Dentro del menú infantil están incluidas las famosas raciones de sopita de miso que tanto le están gustando a David, con la excepción del poso. ¿Imaginad quién se va acabando los posos que va dejando David en el fondo de los cuencos? 

Ya repuestos decidimos ir andando hasta el siguiente templo (son unos veinte minutos, pero el clima es agradable y la pendiente hace bajada). David hace las veces de guía con la ayuda de mi teléfono y del Google Maps.
Nuestra siguiente parada y ya la última (son las 15:30 hrs y los templos suelen cerrar casi todos a las 17:00 hrs) es el templo Ryoanji. Se trata de un templo zen, cuyo principal atractivo es su jardín seco o karekansui. Se trata de uno de los jardines secos más famosos de todo Japón, tiene forma rectangular y está compuesto por 15 rocas situadas sobre pequeños círculos de musgo rodeados de arena rastrillada y encerrado por 3 paredes de piedra y la zona de observación, donde los visitantes nos vamos colocando a mirarlo sentados tranquilamente (lo de tranquilamente es un decir porque nosotros tenemso a nuestras fierecillas dando saltos por el complejo). Hay muchas teorías sobre el significado del diseño del jardín y aunque uno no sepa muy bien que se supone que está viendo, la idea es que uno se quede allí sentado y se deje llevar por la atmosfera del lugar. Es posible que muchos lo consigan; está claro que nosotros no. El jardín se observa desde la antigua residencia del monje superior, el Hojo. Para entrar en ella hay que descalzarse. A nosotros lo que más nos llama la atención del sitio son los jardines que rodean el templo y su enorme estanque. Sencillamente espectaculares.

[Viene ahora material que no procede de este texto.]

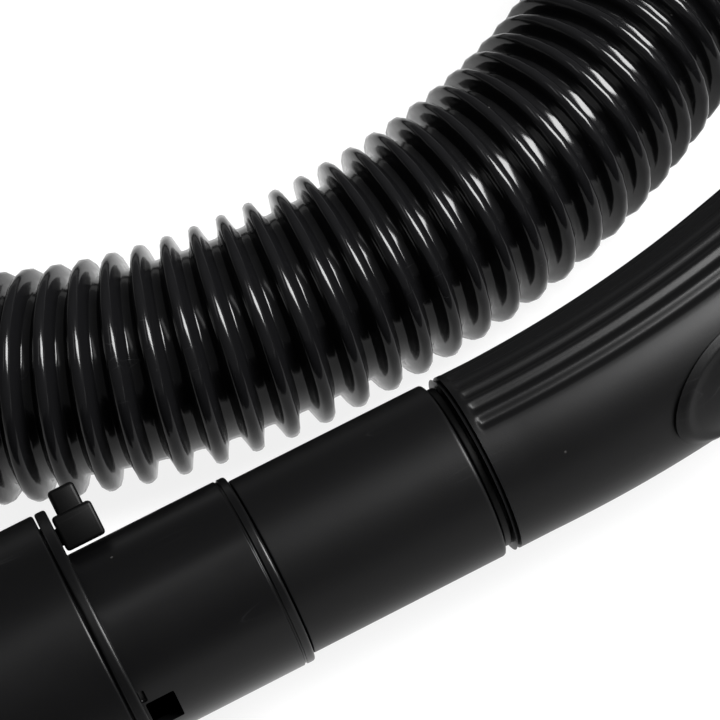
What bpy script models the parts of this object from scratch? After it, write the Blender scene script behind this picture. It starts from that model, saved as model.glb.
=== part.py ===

Al salir del templo ya es tarde, los niños están muy cansados y les recompensamos con un helado. Descubrimos que hay línea de autobús JR que contecta los templos de la zona noroeste con la estación central de Kyoto. No nos lo pensamos 2 veces y nos subimos en uno. Nos sentamos fresquitos y Laura se queda dormida en brazos de Fani. Al llegar a la estación de Kyoto nos perdemos en su inmensidad intentando cambiar moneda. A diferencia del aeropuerto (donde te llegaban a atender hasta 4 personas, te obligaban a enseñar el pasaporte y estabas rodeado de cámaras de seguridad) resulta que en el resto de la ciudad puedes cambiar dinero ¡en cajeros automáticos! Lo acabamos haciendo en el cajero de un supermercado. Aprovechamos para comprar algo de fruta, un bien escaso en este país y especialmente si quieres evitar pagarla a precio de oro (no hay más que ver la cantidad de fruta que te ponen dentro de los menús o a que precio está en los puestecitos de la calle).

Por la noche los niños amenazan con llevar a Fani al inframundo del restaurante habitual. Ésta se rebela y decide cambiar de lugar. Nos vamos al restaurante Komefuku, situado muy cerca del principio de la calle Pontocho (en su zona norte). Resulta ser todo un descubrimiento. Pidas lo que pidas está todo buenísimo: la tempura, el edamame (las judías verdes), la carne, … Mención especial para el sashimi y la salsa que lo acompaña. Jordi no deja ningún trozo y eso que se pide la ración grande. La salsa especial que lo acompaña está de cine. Y no veas lo crujientes y sabrosas que están las ¡patatas fritas! Disfrutamos los 4 y nadie se acuerda de las aventuras del inframundo. ¡De la que se ha librado mamá Fani!